For dinner, first and foremost: make a reservation whenever possible. Even on a weekday, getting a table (anywhere) isn’t easy and you’ll need to plan ahead.

Our favorite dinner in town is Wm. Farmer & Sons, whose ambiance and food are both top notch. We had the same meal twice here: shaved brussel sprouts, wild mushrooms over a pastry, potato gnocchi, and a roasted fennel & kabocha squash gratin. Another go-to is Swoon Kitchenbar, offering up farm-to-table fare with daily specials including Meatless Mondays and Burger Thursdays.
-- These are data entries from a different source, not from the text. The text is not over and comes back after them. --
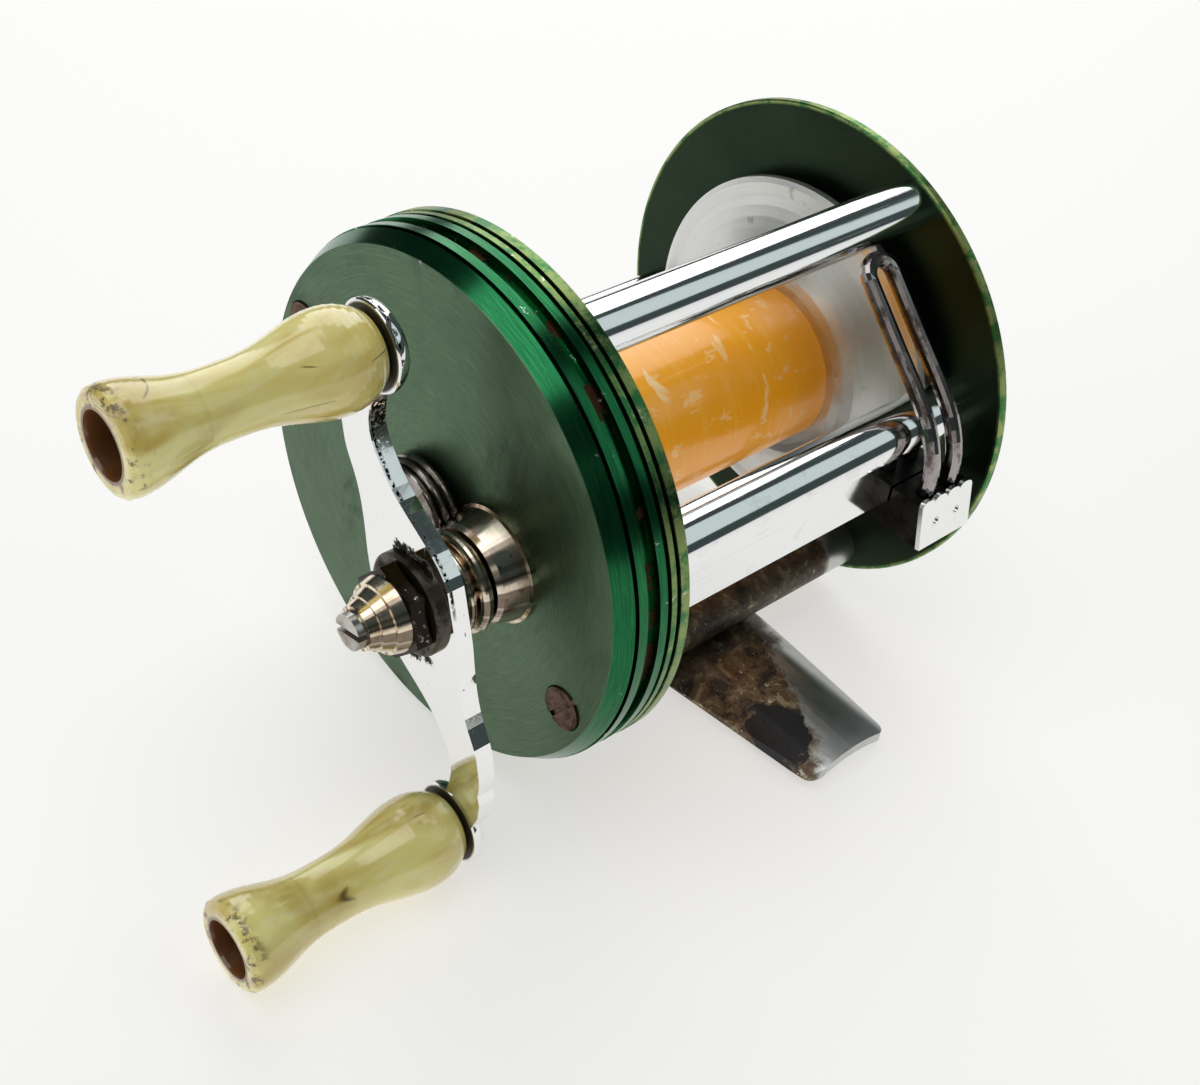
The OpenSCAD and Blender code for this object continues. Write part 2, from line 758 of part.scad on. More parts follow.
module shaft_washer() {
    color("silver") at_axis() difference() {
        lathe([
            [x_washer, 0], [x_washer, 3.7], [x_washer - 0.3, 4], [x_washer - 0.8, 4],
            [x_arm, 3.7], [x_arm, 0]
        ], shaft_at);
        rod(x_arm - 1, x_washer + 1, shaft_r, shaft_at);
    }
}

// Half width and sideways sweep of the S-shaped arm at a distance d from the shaft
function ease(d, a, b) = let (t = min(max((d - a) / (b - a), 0), 1)) t * t * (3 - 2 * t);
function arm_half(d) = 6 - 3.4 * ease(d, 2.5, 12.5) - 0.5 * ease(d, 12, 16);
function arm_sweep(d) = -4.3 * ease(d, 3, 15.5) + 2.6 * ease(d, 16, 23);

module arm_half_drawing() {
    reach = [for (d = [0:1:20]) d];
    polygon(concat(
        [for (d = reach) [d, arm_sweep(d) - arm_half(d)]],
        [for (i = [len(reach) - 1:-1:0]) let (d = reach[i]) [d, arm_sweep(d) + arm_half(d)]]
    ));
    intersection() {
        circle(r = 6);
        translate([-1, -6]) square([8, 12]);
    }
    // outer side of the hook, rounding into the end disc
    polygon([
        [17, -3], [17.5, -5.7], [19.3, -5.8], [21, -5.2], [22.6, -4], [handle_r, -2.6],
        [handle_r, 0]
    ]);
}

// Flat arm with a round-backed disc at each end
module handle_arm() {
    x = x_arm_out;
    color("gainsboro") at_axis() difference() {
        union() {
            slab(x, x_arm) translate(shaft_at) rotate(handle_angle) union() {
                arm_half_drawing();
                rotate(180) arm_half_drawing();
            }
            for (at = knob_at) lathe([
                [x, 0], [x, 4.05], [x + 0.15, 4.2], [x + 0.6, 4.2], [x + 1, 4.05],
                [x + 1.35, 3.75], [x + 1.65, 3.25], [x_arm, 2.6], [x_arm, 0]
            ], at);
        }
        rod(x_arm_out - 1, x_arm + 1, shaft_r, shaft_at);
        for (at = knob_at) rod(x_arm_out - 1, x_arm + 1, stud_r, at);
    }
}

module hub_washer() {
    color("dimgray") at_axis() difference() {
        lathe([
            [x_arm_out, 0], [x_arm_out, 5], [x_nut + 0.25, 5], [x_nut, 4.7], [x_nut, 0]
        ], shaft_at);
        rod(x_nut - 1, x_arm_out + 1, 1.6, shaft_at);
    }
}

// Hexagon nut with a conical cap in three steps
module handle_nut() {
    across_corners_r = 4.55;
    color("silver") at_axis() difference() {
        union() {
            slab(x_cone, x_nut) translate(shaft_at) rotate(12)
                circle(r = across_corners_r, $fn = 6);
            lathe([
                [x_cone, 0], [x_cone, 3.75], [x_cone - 1.25, 3.4], [x_cone - 1.3, 3.1],
                [x_cone - 2.3, 2.65], [x_cone - 2.35, 2.45], [x_nut_end, 2.15], [x_nut_end, 0]
            ], shaft_at);
        }
        rod(x_nut_end + 3.5, x_nut + 1, 1.6, shaft_at);
        rod(x_nut_end - 1, x_nut_end + 3.6, 1.2, shaft_at);
        rod(x_nut_end - 1, x_nut_end + 0.5, nut_screw_r + 0.05, shaft_at);
    }
}

module nut_screw() {
    color("silver") at_axis()
        slotted_screw(x_nut_end + 0.5, 2.9, nut_screw_r, 1.4, 1.1, shaft_at, -1, 75, [1, 0.6]);
}

// Pin on the end of the arm that a knob turns on, headed inside the knob
module knob_stud(at) {
    x_end = x_arm_out - knob_gap - knob_l;
    color("sienna") at_axis() union() {
        rod(x_end + knob_bore_depth - 0.2, x_arm, stud_r, at);
        rod(x_end + knob_bore_depth - 1.4, x_end + knob_bore_depth - 0.2, 1.95, at);
    }
}

module upper_knob_stud() knob_stud(knob_at[0]);
module lower_knob_stud() knob_stud(knob_at[1]);

// Radius of a knob at a distance s from its base: round base, narrow waist, flared end
function knob_profile(s) = let (
    belly = 0.16 * knob_l, waist = 0.56 * knob_l, lip = 0.95 * knob_l,
    dip = knob_r - 1.5,
    fall = (1 + cos(180 * (s - belly) / (waist - belly))) / 2,
    rise = (1 - cos(180 * (s - waist) / (lip - waist))) / 2
) s < belly ? knob_r - 1.4 * pow((belly - s) / belly, 2.3)
    : s < waist ? dip + 1.5 * pow(fall, 1.4)
    : dip + 1.5 * pow(rise, 1.6);

module knob(at) {
    x0 = x_arm_out - knob_gap;
    base = 0.35;
    sides = [for (k = [0:36]) let (s = base + (0.95 * knob_l - base) * k / 36)
        [x0 - s, knob_profile(s)]];
    color("darkkhaki") at_axis() difference() {
        lathe(concat(
            [[x0, 0], [x0, knob_r - 1.8], [x0 - 0.1, knob_r - 1.45]],
            sides,
            [
                [x0 - 0.98 * knob_l, knob_r - 0.1], [x0 - 0.995 * knob_l, knob_r - 0.45],
                [x0 - knob_l, knob_r - 0.8], [x0 - knob_l, 0]
            ]
        ), at);
        lathe([
            [x0 - knob_l - 1, 0], [x0 - knob_l - 1, knob_bore_r + 0.3],
            [x0 - knob_l + 0.3, knob_bore_r], [x0 - knob_l + knob_bore_depth, knob_bore_r - 0.5],
            [x0 - knob_l + knob_bore_depth, 0]
        ], at);
        rod(x0 - knob_l, x0 + 1, stud_r + fit, at);
    }
}

module upper_knob() knob(knob_at[0]);
module lower_knob() knob(knob_at[1]);

// ---- click ----

module click_button() {
    color("silver") at_axis() translate([0, 0, -12.2]) union() {
        rod(x_cover + 0.15, x_cover + 1, 2.1);
        rod(x_cover + 1, x_cover + 2, 1.7);
        rod(click_x[1], x_cover + 0.2, 0.9);
    }
}

module click_pawl() {
    color("goldenrod") at_axis() slab(click_x[0], click_x[1]) polygon([
        [-1.5, -14], [1.5, -14], [1.5, -8.5], [0.12, -pawl_tip], [-0.12, -pawl_tip], [-1.5, -8.5]
    ]);
}

head_cap();
head_ring();
head_screws();
shaft_boss();
tension_boss();
gear_bridge();
bridge_screws();
idler_stud();
front_pillar();
rear_pillar();
lower_front_pillar();
lower_rear_pillar();
foot();
foot_rivets();
tail_plate();
tail_cover();
pillar_screws();
cover_screws();
tail_bushing();
tail_bearing_cap();
click_spring();
levelwind_housing();
worm_bushings();
tension_cap();
tension_shim();
spool_shaft();
spool_arbor();
head_flange();
tail_flange();
pinion();
click_gear();
handle_shaft();
main_gear();
drive_gear();
spacer_ring();
shaft_washer();
handle_arm();
hub_washer();
handle_nut();
nut_screw();
upper_knob_stud();
lower_knob_stud();
upper_knob();
lower_knob();
idler_gear();
worm_shaft();
worm_gear();
carriage();
guide_plate();
line_guide();
pawl();
pawl_cap();
click_button();
click_pawl();
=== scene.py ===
"""Looks of the level-wind baitcasting reel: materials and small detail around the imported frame."""
import math

import bpy
from mathutils import Matrix, Vector

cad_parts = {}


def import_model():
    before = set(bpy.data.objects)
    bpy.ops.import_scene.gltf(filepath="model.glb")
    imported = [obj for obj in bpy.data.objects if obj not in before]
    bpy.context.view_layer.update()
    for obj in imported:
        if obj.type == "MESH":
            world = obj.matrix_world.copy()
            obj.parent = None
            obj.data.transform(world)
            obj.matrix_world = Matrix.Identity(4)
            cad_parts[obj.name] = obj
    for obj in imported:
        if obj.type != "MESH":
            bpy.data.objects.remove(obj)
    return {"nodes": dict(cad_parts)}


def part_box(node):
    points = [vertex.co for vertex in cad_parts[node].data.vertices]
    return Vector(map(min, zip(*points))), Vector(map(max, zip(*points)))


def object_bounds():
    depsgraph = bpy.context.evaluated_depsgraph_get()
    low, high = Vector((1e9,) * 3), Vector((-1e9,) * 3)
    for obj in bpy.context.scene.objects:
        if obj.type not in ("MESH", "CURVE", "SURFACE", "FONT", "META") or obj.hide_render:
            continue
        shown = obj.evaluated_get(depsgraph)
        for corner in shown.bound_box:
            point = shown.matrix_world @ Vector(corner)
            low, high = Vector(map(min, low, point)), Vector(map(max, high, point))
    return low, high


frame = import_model()
cad_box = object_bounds()
NODES = frame["nodes"]
MM = 0.001


# ---------------------------------------------------------------- shader building

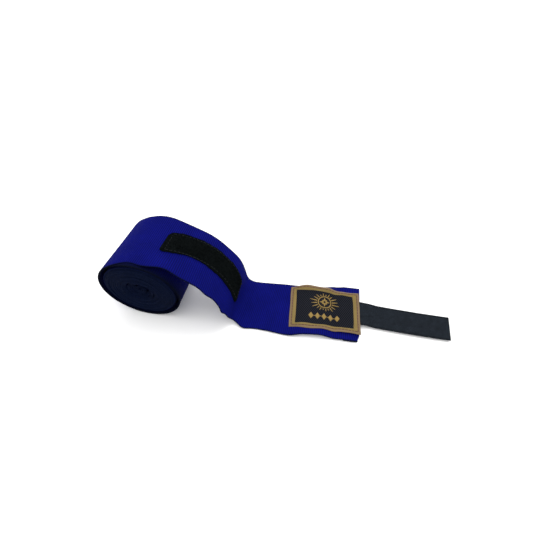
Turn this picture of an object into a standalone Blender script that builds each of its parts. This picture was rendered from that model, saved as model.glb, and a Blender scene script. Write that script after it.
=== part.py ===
"""Elastic hand wrap, partly unrolled: the roll, the drape with its loop strip, the labelled end and the hook strap.

Metres, +Z up. The flat end of the band lies along +X. The origin is the bottom centre of the bounding box.
"""

import math

import bmesh
import bpy
from mathutils import Matrix, Vector

MM = 0.001
GAP = 0.3 * MM  # air between pieces that touch on the real wrap

# Band
BAND_THICKNESS = 0.8 * MM
BAND_WIDTH = 50.0 * MM  # at the sewn end
DRAPE_WIDTH = 49.4 * MM  # on the drape
NECK_WIDTH = 45.5 * MM  # where it meets the table, drawn narrow by the stretch

# Roll: an oval, flattened a little under its own weight, tapering and leaning towards its far end
ROLL_HALF_LENGTH = 31.6 * MM
ROLL_HALF_HEIGHT = 29.0 * MM
ROLL_WIDTH = 55.0 * MM  # over its slipped turns
ROLL_TAPER = 0.065
ROLL_LEAN = 3.0 * MM
ROLL_CORE = 7.6 * MM
ROLL_TURNS = 20
ROLL_STEPS = 24  # facets in one turn
ROLL_STAGGER = 1.6 * MM  # how far inner turns have slipped sideways
ROLL_EDGES = (-26.6 * MM, 26.4 * MM)  # the band's two edges on its outer turns
ROLL_X = -98.85 * MM
ROLL_Y = 2.2 * MM
ROLL_HEADING = math.radians(-4.6)  # the way the band leaves the roll, seen from above

# Drape from the roll's top to the table: along the heading, and height of the band's upper face
LIFT_HINGE = 3.0 * MM
SHOULDER = ((3.15 * MM, 57.86 * MM), (30.0 * MM, 58.3 * MM), (63.0 * MM, 34.0 * MM), (66.5 * MM, 8.0 * MM))
LANDING = ((66.5 * MM, 8.0 * MM), (67.2 * MM, 2.6 * MM), (69.5 * MM, 0.8 * MM), (73.8 * MM, 0.8 * MM))
DRAPE_DRIFT = -3.0 * MM  # sideways drift of the centre line by the landing
DRAPE_SETTLE = 45.0 * MM  # length over which the roll's taper and lean fade out
CREASE_SKEW = math.radians(-3.4)  # the landing line against the roll's axis

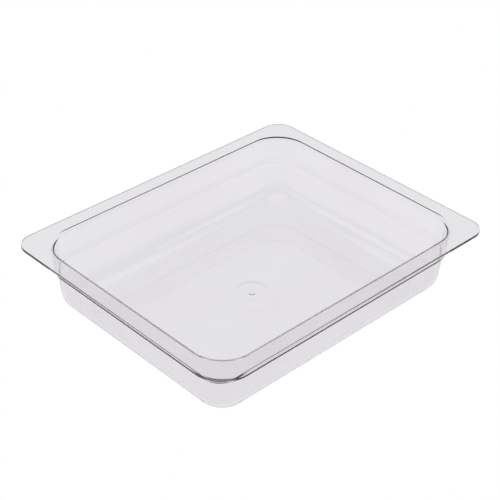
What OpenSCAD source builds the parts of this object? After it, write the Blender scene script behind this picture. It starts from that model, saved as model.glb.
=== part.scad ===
// Half-size food pan, 65 mm deep: one clear polycarbonate moulding of even thickness.
// The origin is the middle of the underside. X is the long side, Y the short side, Z is up.

/* [Rim] */
// Length of the rim, over its outer edges
rim_l = 325; // [300:1:400]
// Width of the rim, over its outer edges
rim_w = 265; // [240:1:325]
// Corner radius of the rim, seen from above
rim_corner_r = 17.5; // [12:0.5:20]
// Radius along the upper and lower outer edge of the rim
edge_r = 0.5; // [0.3:0.1:0.9]
// How far the rim stands out beyond the inside of the wall
overhang = 17; // [14:0.1:21]

/* [Body] */
// Height from the underside to the top of the rim
pan_h = 65; // [55:1:100]
// Thickness of the moulding
skin_t = 2.5; // [2:0.1:3]
// Draft of the wall above the shoulder, in degrees
upper_draft = 3.5; // [1:0.5:6]
// Draft of the wall below the shoulder, in degrees
lower_draft = 5.5; // [3:0.5:7]
// Corner radius of the mouth, seen from above
mouth_corner_r = 29; // [27:0.5:36]
// Radius where the rim turns down into the wall, on the food side
turn_r = 4; // [4:0.5:7]
// Radius where the wall meets the floor, on the underside
floor_r = 20; // [8:0.5:22]

/* [Stacking shoulder] */
// Depth of the shoulder below the top of the rim, on the food side
shoulder_drop = 23; // [18:0.5:30]
// How far the wall steps in at the shoulder
shoulder_in = 2.5; // [1:0.1:4]
// Height of the sloping step
shoulder_h = 2; // [1.5:0.1:6]

/* [Gate mark] */
// Diameter of the shallow dish under the floor, where the mould fills
gate_dish_d = 44; // [20:1:60]
// Diameter inside which the dish has its full depth
gate_flat_d = 26; // [14:1:40]
// Depth of that dish
gate_dish_depth = 0.5; // [0.3:0.1:0.8]
// Diameter of the gate's stub, in the middle of the dish
gate_stub_d = 6; // [3:0.5:10]

/* [Hidden] */
$fn = 96;
arc_steps = 8; // straight steps in each rounded corner of an outline

crease_r = 1; // the shoulder's upper edge on the food side
step_r = skin_t + 1; // the shoulder's lower edge on the food side, so that 1 mm is left outside
land = 4; // flat of the rim that belongs to the wall's outline, past the turn
gate_stub_h = gate_dish_depth * 0.7; // the stub stays inside the dish

// The wall's corners share one upright axis at each corner of the pan, so the radius of a
// corner shrinks with the draft.
axis_x = rim_l / 2 - overhang - mouth_corner_r;
axis_y = rim_w / 2 - overhang - mouth_corner_r;
rim_axis_x = rim_l / 2 - rim_corner_r;
rim_axis_y = rim_w / 2 - rim_corner_r;

shoulder_top = pan_h - shoulder_drop;
shoulder_foot = shoulder_top - shoulder_h;
hip = mouth_corner_r - shoulder_drop * tan(upper_draft);
foot = hip - shoulder_in - (shoulder_foot - skin_t) * tan(lower_draft);
fillet_r = min(floor_r - skin_t, foot - 2);

// Outline corners are [distance out, height, radius of the rounding]
food_side = [
    [mouth_corner_r + turn_r + land, pan_h, 0],
    [mouth_corner_r, pan_h, turn_r],
    [hip, shoulder_top, crease_r],
    [hip - shoulder_in, shoulder_foot, step_r],
    [foot, skin_t, fillet_r],
    [0, skin_t, 0]
];

underside = moved_left(food_side, skin_t);

rim_edge_w = 2 * skin_t; // the rim's outer strip, which follows the rim's own corners
edge = [
    [rim_corner_r, pan_h, edge_r],
    [rim_corner_r, pan_h - skin_t, edge_r],
    [rim_corner_r - rim_edge_w, pan_h - skin_t, 0],
    [rim_corner_r - rim_edge_w, pan_h, 0]
];

function xy(p) = [p.x, p.y];
function unit(v) = v / norm(v);
function left_of(v) = [-v.y, v.x];
function heading(a, b) = unit(xy(b) - xy(a));

// Left turns count as +1, right turns as -1, straight on or an end as 0
function turn(path, i) =
    i == 0 || i == len(path) - 1 ? 0
    : sign(cross(heading(path[i - 1], path[i]), heading(path[i], path[i + 1])));

// The same open path moved to its left by t, with its roundings kept concentric
function moved_left(path, t) = [
    for (i = [0 : len(path) - 1])
        let (
            before = left_of(heading(path[max(i - 1, 0)], path[max(i, 1)])),
            after = left_of(heading(path[min(i, len(path) - 2)], path[min(i + 1, len(path) - 1)])),
            place = xy(path[i]) + t * (before + after) / (1 + before * after)
        )
        [place.x, place.y, path[i][2] - t * turn(path, i)]
];

// An arc of radius r that rounds the corner b between a and c
function arc(a, b, c, r) =
    let (
        u = heading(b, a),
        v = heading(b, c),
        half = acos(u * v) / 2,
        centre = xy(b) + unit(u + v) * r / sin(half),
        middle = xy(b) - centre,
        sweep = (90 - half) * sign(cross(-u, v))
    )
    [for (i = [-1 : 2 / arc_steps : 1 + 0.01]) centre + r * turned(unit(middle), sweep * i)];

function turned(v, angle) = [
    v.x * cos(angle) - v.y * sin(angle),
    v.x * sin(angle) + v.y * cos(angle)
];

// The points of a closed outline, with its corners rounded
function rounded(path) =
    let (n = len(path))
    [
        for (i = [0 : n - 1])
            each path[i][2] > 0
                ? arc(path[(i + n - 1) % n], path[i], path[(i + 1) % n], path[i][2])
                : [xy(path[i])]
    ];

function reversed(path) = [for (i = [len(path) - 1 : -1 : 0]) path[i]];

// Carries a flat outline round a rounded rectangle whose corner axes stand at (x, y)
module carried_round(x, y) {
    axes = [[x, y], [-x, y], [-x, -y], [x, -y]];
    for (k = [0 : 3])
        translate(axes[k])
            rotate(90 * k) {
                rotate_extrude(angle = 90) children();
                rotate([90, 0, 0])
                    linear_extrude(k % 2 == 0 ? 2 * y : 2 * x) children();
            }
}

// A rounded rectangle whose corner axes stand at (x, y)
module rounded_rectangle(x, y, r) {
    square([2 * (x + r), 2 * y], center = true);
    square([2 * x, 2 * (y + r)], center = true);
    for (sx = [-1, 1], sy = [-1, 1])
        translate([sx * x, sy * y]) circle(r);
}

// Walls, shoulder, floor radius and the turn up into the rim
module walls() {
    carried_round(axis_x, axis_y)
        polygon(rounded(concat(food_side, reversed(underside))));
}

// Outer edge of the rim
module rim_edge() {
    carried_round(rim_axis_x, rim_axis_y) polygon(rounded(edge));
}

// Flat of the rim, between its edge and the turn
module rim_flat() {
    translate([0, 0, pan_h - skin_t])
        linear_extrude(skin_t)
            difference() {
                rounded_rectangle(rim_axis_x, rim_axis_y, rim_corner_r - rim_edge_w / 2);
                rounded_rectangle(axis_x, axis_y, mouth_corner_r + turn_r + land / 2);
            }
}

module floor_plate() {
    translate([-axis_x, -axis_y, 0]) cube([2 * axis_x, 2 * axis_y, skin_t]);
}

module pan() {
    color("#E2E0E6", 0.45) {
        difference() {
            union() {
                walls();
                rim_edge();
                rim_flat();
                floor_plate();
            }
            cylinder(d1 = gate_dish_d, d2 = gate_flat_d, h = gate_dish_depth);
        }
        translate([0, 0, gate_dish_depth - gate_stub_h])
            cylinder(d = gate_stub_d, h = gate_stub_h + skin_t / 2);
    }
}

pan();
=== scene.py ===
# A clear half-size food pan on a white table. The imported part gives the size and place,
# and a finely swept skin of the same shape carries the look.
import math
import bpy
import numpy as np
from mathutils import Matrix, Vector


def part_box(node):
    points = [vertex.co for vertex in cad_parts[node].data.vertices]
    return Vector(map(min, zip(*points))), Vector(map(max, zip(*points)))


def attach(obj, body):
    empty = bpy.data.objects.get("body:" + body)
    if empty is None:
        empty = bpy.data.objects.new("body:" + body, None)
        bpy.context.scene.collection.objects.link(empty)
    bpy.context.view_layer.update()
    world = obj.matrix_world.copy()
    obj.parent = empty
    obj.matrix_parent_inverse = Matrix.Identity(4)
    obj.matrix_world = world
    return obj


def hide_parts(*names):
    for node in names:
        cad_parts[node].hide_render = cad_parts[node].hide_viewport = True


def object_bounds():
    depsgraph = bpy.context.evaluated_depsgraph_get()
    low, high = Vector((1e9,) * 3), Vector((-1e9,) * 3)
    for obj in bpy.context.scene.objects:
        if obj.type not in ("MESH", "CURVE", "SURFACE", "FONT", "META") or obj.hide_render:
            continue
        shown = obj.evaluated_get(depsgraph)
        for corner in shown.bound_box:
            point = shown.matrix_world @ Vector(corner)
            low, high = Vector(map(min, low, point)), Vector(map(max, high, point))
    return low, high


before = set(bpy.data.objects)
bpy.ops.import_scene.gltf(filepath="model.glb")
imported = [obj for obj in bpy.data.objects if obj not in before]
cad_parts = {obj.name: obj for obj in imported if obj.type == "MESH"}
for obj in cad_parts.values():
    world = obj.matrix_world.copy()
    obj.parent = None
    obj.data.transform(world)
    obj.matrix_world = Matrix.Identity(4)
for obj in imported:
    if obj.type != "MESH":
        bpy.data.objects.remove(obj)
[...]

More adventurous eaters should try the Vietnamese cuisine at Food Studio, or the new Malaysian menu created by chef Zak Pellacio of Fatty Crabs, at Backbar. (Backbar is also one of our favorite bars in Hudson; more on that below.) Last, for a memorable meal, check out Feast & Floret, serving beautiful Italian fare in a space that has a floral shop in the middle of the dining room.

Bars in Hudson, NY: From a Craft Beer Bookshop, to Dive Bars With Live Music and Upscale Cocktail Bars

Half Moon in Hudson, NY. Photo: Erin Lindsey/Escape Brooklyn.

Depending on your mood, there’s a wide range of bars in Hudson these days — from no-frills dives to fancy cocktail lounges to dance parties. Starting at the “dive” end of things, Half Moon is Hudson’s local go-to watering hole, with pretty regular live music, a jukebox, pool table, and the best happy hour in town. Up on Warren Street, Spotty Dog is a fun concept that’s now being repeated elsewhere in the Hudson Valley: a bookshop with a bar. There’s a couple couches and chairs around for leisure drinking and reading. Just down the street, newly opened Lawrence Park is the only bar open after midnight — and hosts tons of events (DJs, queer performances, dance, etc.)

On the highbrow side of things, the Maker Hotel’s Lounge is gorgeous, decadent, and intimate–great for special occasions; or check out Sonder, a natural wine bar with snacks that is a perfect vibe for date night.